Deadpool 2 is about 30% action. This means 70% of the film is covering character. Seeing Cable’s reaction to the aftermath of his dead family is character development. Deadpool whining to a bartender after his wife died is character development. Seeing quick flashes of Russell being tortured is character development. Seeing Deadpool rage-kill the man who killed his wife is character development. Deadpool and Cable having a difference of opinion on how to treat Russell is character development. Cable carrying around his boy’s burnt stuffed bunny is character development. Deadpool’s dreams where he’s back with his wife are character development. Russell desperate to find a friend he can trust is character development. In fact, Russell’s entire character (a boy who’s been abused his whole life and is now taking it out on the world) is character development.

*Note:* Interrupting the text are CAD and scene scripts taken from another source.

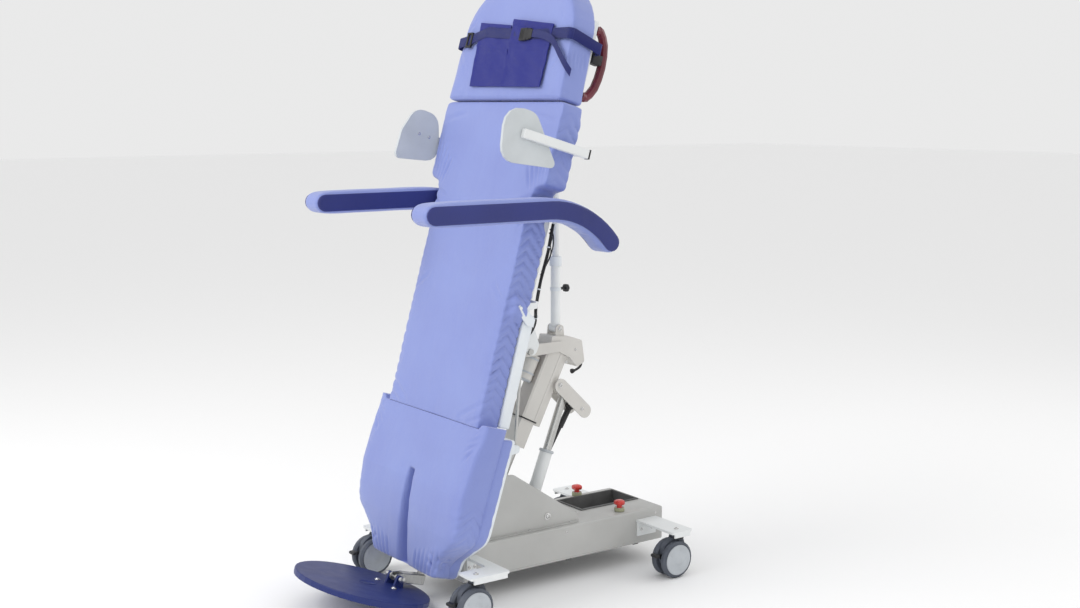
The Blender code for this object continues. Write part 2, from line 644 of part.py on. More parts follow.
def bed_point(y, z):
    """The bed's (y, z) of a place given in the upright frame."""
    dy, dz = y - BED_ORIGIN[1], z - BED_ORIGIN[2]
    return dy * cos(BED_TILT) + dz * sin(BED_TILT), dz * cos(BED_TILT) - dy * sin(BED_TILT)


def make_head_rest(bed):
    low = NECK[0] + 0.007
    corners = [(0.33, low, 0.03), (0.312, CROWN_Y, 0.2)]
    corners += [(-x, y, r) for x, y, r in reversed(corners)]
    place("head_cushion", slab(rounded(corners, 6), -0.085, 0.015), bed, "periwinkle")
    frame = box((-0.245, low + 0.035, -0.0925), (0.245, HEAD_RAIL_TOP - 0.005, -0.0855))
    side = box((0.262, low + 0.012, -0.110), (0.288, HEAD_RAIL_TOP, -0.0875), 0.003, 1)
    cross = box((-0.27, low + 0.05, -0.104), (0.27, low + 0.075, -0.0895))
    cross_top = box((-0.27, HEAD_RAIL_TOP - 0.045, -0.104), (0.27, HEAD_RAIL_TOP - 0.02, -0.0895))
    ear = [(NECK[0] - 0.010, NECK[1] - 0.010, 0.009), (NECK[0] - 0.010, NECK[1] + 0.010, 0.009)]
    ear += [(low + 0.06, -0.0895, 0), (low + 0.06, -0.104, 0)]
    ears = both_sides(slab(rounded(ear, 3), 0.2135, 0.2225, "YZ"))
    pins = both_sides(cross_rod(0.214, 0.236, NECK, PIN_R, 16))
    item = place("head_frame", frame, bed, "frame_white", (0, *NECK))
    shape(item, join=[*both_sides(side), cross, cross_top, *ears, *pins])
    handle = [
        (0.275, 2.108, -0.1105), (0.275, 2.108, -0.120), (0.275, 2.108, -0.1295), (0.275, 2.07, -0.155)
    ]
    handle += [(0.275, 1.999, -0.165), (0.275, 1.928, -0.155)]
    handle += [(0.275, 1.89, -0.1295), (0.275, 1.89, -0.120), (0.275, 1.89, -0.1105)]
    for side_name, sign in (("left", 1), ("right", -1)):
        route = [(sign * x, y, z) for x, y, z in smooth_path(handle, 2)]
        tube(f"push_handle_{side_name}", route, 0.015, bed, "maroon", 3)
    pouch = box((-0.19, 1.885, 0.0153), (0.23, 2.10, 0.0195), 0.0015, 1)
    place("head_pouch", pouch, bed, "navy")
    outer = [
        (0.3265, -0.1165, 0.011), (0.3265, 0.0235, 0.011), (-0.3265, 0.0235, 0.011),
        (-0.3265, -0.1165, 0.011)
    ]
    inner = [
        (0.3235, -0.1135, 0.008), (0.3235, 0.0205, 0.008), (-0.3235, 0.0205, 0.008),
        (-0.3235, -0.1135, 0.008)
    ]
    strap = place("head_strap", slab(rounded(outer, 4), 2.025, 2.06, "XZ"), bed, "navy")
    shape(strap, cut=[slab(rounded(inner, 4), 2.0, 2.08, "XZ")])
    buckle = box((0.055, 2.021, 0.0238), (0.125, 2.064, 0.033), 0.003, 2)
    place("strap_buckle", buckle, bed, "black_plastic")


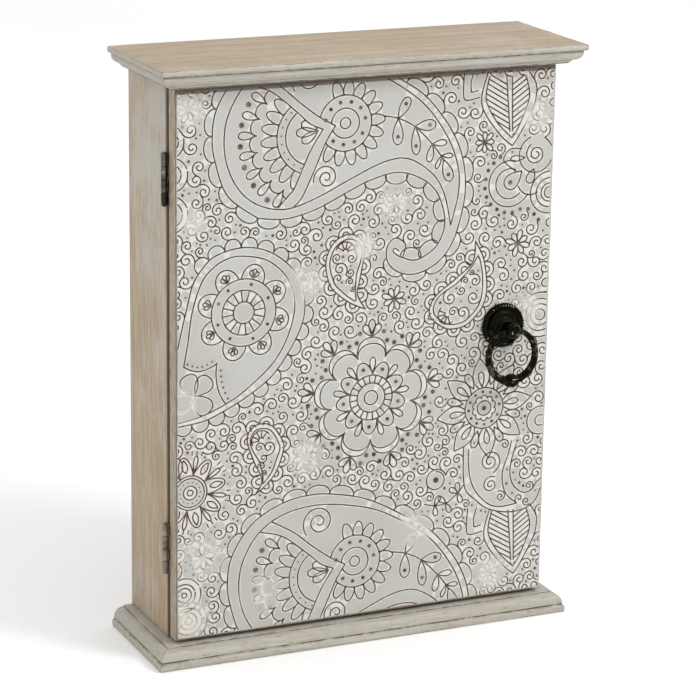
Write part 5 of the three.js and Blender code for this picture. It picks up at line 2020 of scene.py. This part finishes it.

I reminded the writer that anybody can write action. But very few writers can develop character. That’s the hot commodity in screenwriting. If you can do that? Hollywood will hire you from now until the end of time.
As much as I admired the crafting of Deadpool – the chances it took and the overall writing – I did have one problem with it. Its biggest strength – Ryan Reynolds – is also its biggest weakness. The fourth-wall-breaking joke-a-minute schtick is tiring. It’s so tiring. Yes, Deadpool does it better than anyone. But it’s still a gimmick. And gimmicks have short shelf lives. Note how in Ferris Bueller, Ferris only does the fourth wall breaking in that opening sequence. During the rest of the movie, it happens only a handful of times. And that’s because John Hughes knew that the audience would get tired of it. Deadpool’s commentary started to irk me towards the end. And that’s the only reason this movie doesn’t finish with an impressive.
[ ] What the hell did I just watch?
[ ] wasn’t for me
[xx] worth the price of admission
[ ] impressive
[ ] genius
What I learned: Action films have way less action than you think they do. It’s roughly around 30% of screen time, usually less. Let this be a lesson that you need to learn to develop character if you’re going to be a successful writer in this genre.